What follows is my own personal experience at the Nonprofit Technology Conference, the biggie conference for people in my field.
Wednesday night: Internation Dinner with Teresa Crawford, Bill Lester and the CIO of Save the Children. It was a fine dinner but I didn't feel it advanced my network of international service providers, though I did have a good contact with Bill Lester, the big name in Engender Health. Teresa and I have had some contact before this, so even though I'd never met her, it was as though I had and we were just renewing acquaintance.
Thursday: Make your newsletter work better: Left--looked like a wrangle about whether newsletters are valuable at all.
What technology can do for your mission: This was presentations by two orgs (I missed the first one, Ashoka), one a poverty org in Philadelphia where their techie talked about using "Effort to Outcomes" software to really document the outcomes of the work they do. He made a very good case for intensive documentation using this software. After him, there was the CIO of Conservation International, and I got a glimpse into what a truly large and well-funded international org can look like. They have offices all over the world with the goal of making them all equal. Which means nearly 100 per cent online, email that functions all the time, and satellite connections everywhere. It's a huge committment of time and money and it pretty much daunted me.
How Low Income individuals use technology This is one of the most valuable sessions I attended, since it gives basic foundational information about how our clients use the internet, their cell phones, etc. This gives me some very good ideas about how to offer services at the Community Tech Center, when and if we get one up and running at the West End Ministries (WEM) community center. There is also a web site that is tailored to low income clients-- language they can read, and services they want: FAFSA, Income Tax Credits, Diabetes monitoring, etc. It's The Beehive.

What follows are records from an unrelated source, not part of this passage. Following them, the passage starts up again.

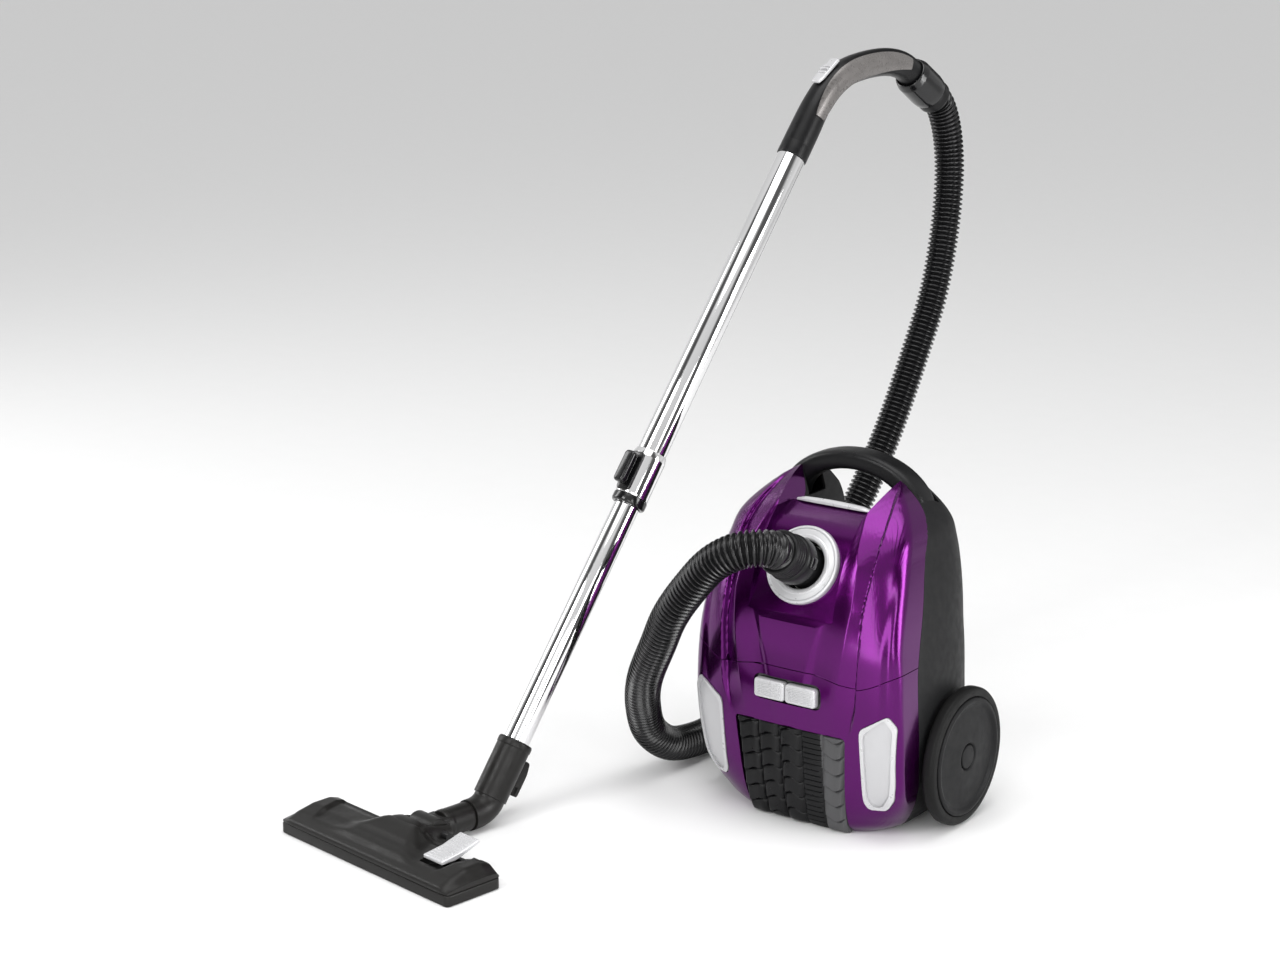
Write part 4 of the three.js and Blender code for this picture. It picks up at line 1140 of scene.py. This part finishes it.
def bristles():
    """Rows of tufts in the brush strips."""
    for node, y in (("brush_front", 12.5), ("brush_rear", 52.5)):
        parts = [plate("holder", rectangle(-110, 110, y - 1.9, y + 1.9), 8, 12, 0.4, HEAD)]
        for k in range(72):
            x = -108.5 + 217 * k / 71
            lean = 0.6 * sin(k * 2.4)
            tuft = [[(x + lean * t + u * (1 - 0.1 * t), y + v * (1 + 0.3 * t), 8.5 - 7.5 * t)
                     for u, v in disc_points(1.25, 7)] for t in (0, 0.5, 1)]
            parts.append(skin("tuft", tuft, HEAD))
        name = node.replace("brush_", "bristles_")
        settle(merge(name, parts), RUBBER, "brush_strips", node)


# ---------------- caster, dust bag and the rest
def dust_bag():
    """Filled paper bag: a crowned, creased form."""
    rings = []
    size = eased([(170, 40, 20), (174, 62, 34), (186, 80, 44), (214, 90, 50), (244, 88, 47), (266, 72, 35),
                  (278, 48, 20), (282, 30, 10)])
    for k in range(41):
        z = 170 + 112 * k / 40
        a, b = size(z)
        ring = []
        for j in range(96):
            angle = 2 * pi * j / 96
            crease = 1 + 0.018 * sin(6 * angle + z / 17) * sin(z / 9 + 2 * angle)
            pleat = 1 - 0.05 * exp(-((abs(sin(angle)) / 0.12) ** 2))
            ring.append((a * crease * pleat * rounded(cos(angle), 0.85),
                         -10 + b * crease * rounded(sin(angle), 0.85), z))
        rings.append(ring)
    obj = skin("paper_bag", rings)
    settle(obj, PAPER, "canister", "dust_bag")


PLAIN = {
    "bulkhead": PAN, "motor_housing": STEEL, "motor_rotor": STEEL, "motor_seal": RUBBER,
    "motor_filter": CLOTH, "exhaust_filter": CLOTH, "cord_reel": BLACK, "reel_frame": BLACK,
    "brake_lever": WHITE, "power_switch": WHITE, "control_board": BOARD, "cord_outlet": RUBBER,
    "bag_holder": WHITE, "caster_fork": BLACK, "caster_wheel": RUBBER, "inlet_seal": RUBBER,
    "sole_plate": STEEL, "hinge_pin": BLACK,
}


def plain_nodes():
    """The CAD nodes that stay, each with its real finish."""
    for name, material in PLAIN.items():
        paint(NODES[name], material)
        shade(NODES[name], 30)


camera()
room()
lights()
floor()
hose()
lid()
lower_cover()
pan()
handle()
latch()
grille()
side_inserts()
pedals()
inlet()
wheels()
wand()
socket()
grip()
head_shell()
head_skirt()
head_neck()
elbow()
rocker()
bristles()
dust_bag()
plain_nodes()
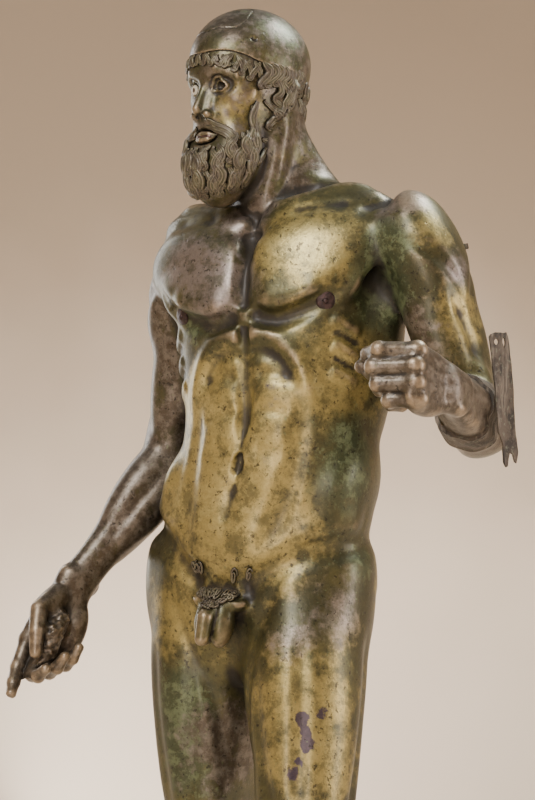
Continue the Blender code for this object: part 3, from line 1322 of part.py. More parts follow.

Building better online fundraising campaigns This was also an eyeopener, since it was a very detailed look at how to craft an email appeal for funds. It broke the email into component parts and then took you through how to maximize donations using the different parts together. The second speaker here talked about how to test for your own email list. By the way, the minimum number for a decent return donation is a list of 20,000 subscribers that you continually grow, since you lose a certain percentage every year. I've also since found an email company, Constant Contact, that has really reasonable rates. Since WEM wants to launch an email appeal, this is an excellent info. I doubt they have anything like 1,000 names on their email subscriber list, but they are all also previous donors.
Friday:
Nonprofit Tech Consultants Affinity Group: Left--too much going around the room listening to people talk about how they got into the field.
Community Technology Centers & Programs The once-federally funded CTCnet has lost much of its federal funding and is now lacking an ED. This was one of the sessions where the audience, notably some of the important people (I gathered) in the CTC field, basically took over the whole session and the kids who were trying to run it were out of their league. They kept trying to say damage control things, but really, they have lost their momentum. Consequently, I'm not at all sure what these people will be able to do for us as we move into the CTC fold. But there are two very important orgs in the area that ARE doing the community technology center thing, and I know who they are and how to contact them, so that will be one of the first jobs once I'm at work for WEM.
IT Budgeting: Templates for IT budgets This session fit right in with the financial management session from the Duke course. I now understand accrual basis for accounting, and also how to project costs for IT into the future of the equipment. The session puts some very basic items that most people don't think of onto an excell-like template and puts out some information about the steps involved in coming up with a budget projecting three-to-five years into the future. With these two courses, I'm feeling much more solid in the whole finances field. I know that I don't want to handle our finances or do the bookkeeping, but I have a much clearer idea of what our financial person is going to do.
Effective management of online collaboration tools What somebody said at the end of this session is that this is much more about project management, any project management, than it is about collaboration. But the slides were funny and effective, and available at their wiki, once you join the community. And a really funny video about herding cats.
Networking and Friend-Building I know this is an essential part of any successful nonprofit, and any successful consulting job. I watch other people just zip in there and before you know it, they are exchanging cards and promising to get together and thinking their careers will go forward with this contact. There are times and places where I'm better at this than others, but the techie crowd and a huge conference is not one of them for me. I went wanting to meet the people behind the names on my email lists, where I've learned so much in this field. I saw one from a distance, met one really, and actually talked to one. I made one lunch friend and he gave me some good advice and we exchanged cards. Another fellow, from the Dallas Central Ministries, I will contact since they are already doing what we want to do at West End Ministries.
All in all, I'd say that I focused most of my efforts on sessions that are directly relevant to West End Ministries, where I'll be working for the next year. That's appropriate, I think, though I'm so attracted to the GIS, wireless and radio possibilities that maybe at the next conference, the Grassroots conference in Lowell, MA in June, I'll be able to explore some of the edgier ideas.
ooo, you're going to the grassroots use of tech conference? i'd like to but it probably won't happen. catch you later (in fact, catch you tomorrow i think :p)
Posted by: cheryl | April 11, 2007 at 06:11 PM
I'd be curious as to how your effort to grow your list through an email provider goes. I haven't had any luck and others I've spoken to had a backlash.